Print media does not have the reach of television.  Some spaces remain for critical writing and opinion. But they are shrinking by the day as these media houses become increasingly dependent on government advertising. Private advertisers must also be watching their backs, much as they did during the Emergency, by not being seen to support critical media.

The equivalent of the small publications that stood up and spoke out during the Emergency, are the digital news platforms. At the moment, these are virtually the only spaces where legitimate criticism of government policy and programmes, and of human rights violations, can be reported.  Their financial future is precarious given the government’s ability to pressure anyone supporting any form of dissent.

Yet, although the reach of these platforms is nowhere close to that of television, the current government is determined to restrict their reach even further.  This has come in the form of a proposed amendment to the IT rules that allows the government to set up a “Fact Checking Unit”. This body can decide that anything reported on a government programme is “fake”, “false” or “misleading” and compel any intermediary or social media platform to take it down.  Currently, this amendment is being challenged in court. But if it were to go through, it would be a virtual death blow for independent digital platforms that depend on social media to distribute their content.

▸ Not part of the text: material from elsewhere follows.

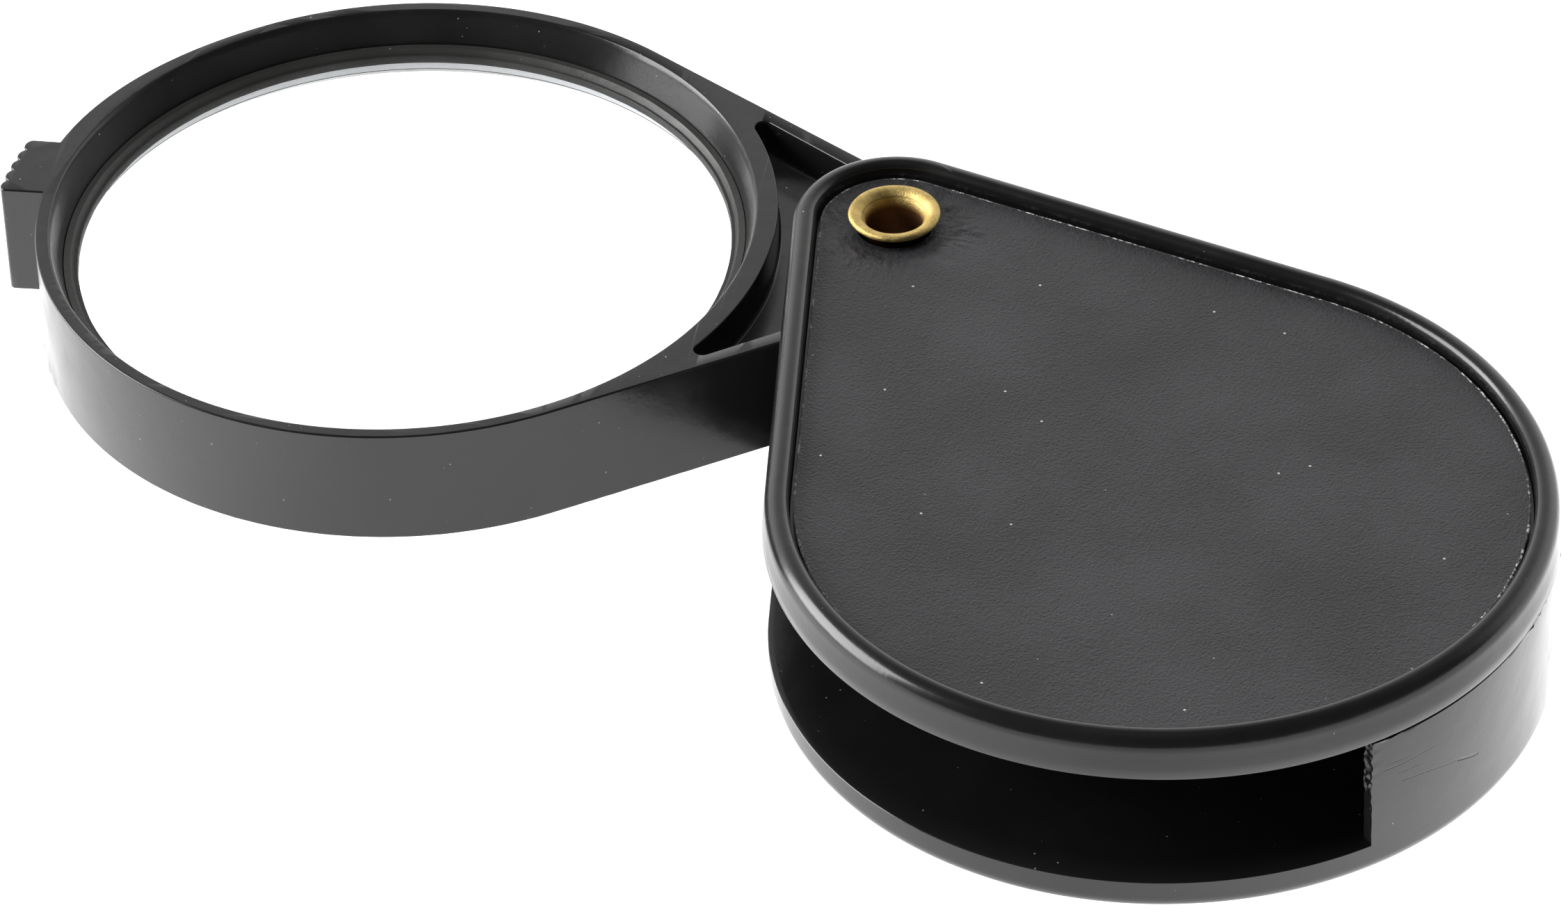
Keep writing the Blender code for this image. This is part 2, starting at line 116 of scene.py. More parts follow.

Indira Gandhi had proclaimed that she invoked the emergency to “save democracy”. The Modi government believes that every draconian step it takes is saving, what it chooses to call the “mother of democracy”.

The intent is the same; only the methods differ. By learning from the past, this government has realised that it has no need to guillotine press freedom. It merely needs to bleed it slowly till the concept itself becomes lifeless.